Structural Diversity of a Monodendron Molecule Self-Assembly in Different Solvents Investigated by Scanning Tunneling Microscopy: From Dispersant to Counterpart

A monodendron molecule, 5-(benzyloxy)isophthalic acid derivative (BIC, C47H76O7), has been employed to fabricate self-assembly on graphite surface. The molecules were dissolved in different solvents of 1-phenyloctane, 1,2,4-trichlorobenzene (TCB), and 1-octanoic acid. The effects of these solvents on BIC self-assemblies were investigated by scanning tunneling microscopy (STM) at the liquid/graphite interface. It is found that 1-phenyloctane exerts as a dispersant without coadsorption in the self-assembly, although a structural transformation of BIC adlayer from lamella to hexamer can be seen with concentration decrease.
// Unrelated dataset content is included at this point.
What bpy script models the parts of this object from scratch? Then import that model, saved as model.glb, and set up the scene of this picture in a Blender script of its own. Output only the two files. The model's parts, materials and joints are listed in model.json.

TCB solvent coadsorbs with BIC molecules and affects the structure and stability of the BIC adlayer. In contrast, a stable BIC linear adlayer is formed with the coadsorption of 1-octanoic acid. The intermolecular hydrogen bonds between solvent molecule I-octanoic acid and the BIC molecule are responsible for the formation of the linear structure. Furthermore, the effect of mixed solvents on BIC adlayer was also investigated. The results demonstrate that the solvent plays the important role of not only a simple dispersant but also a counterpart in forming the two-dimensional (2D) monodendron molecular self-assembly and provides an efficient approach to fabricating and controlling monodendron molecular nanostructure by changing solvent and molecular concentration.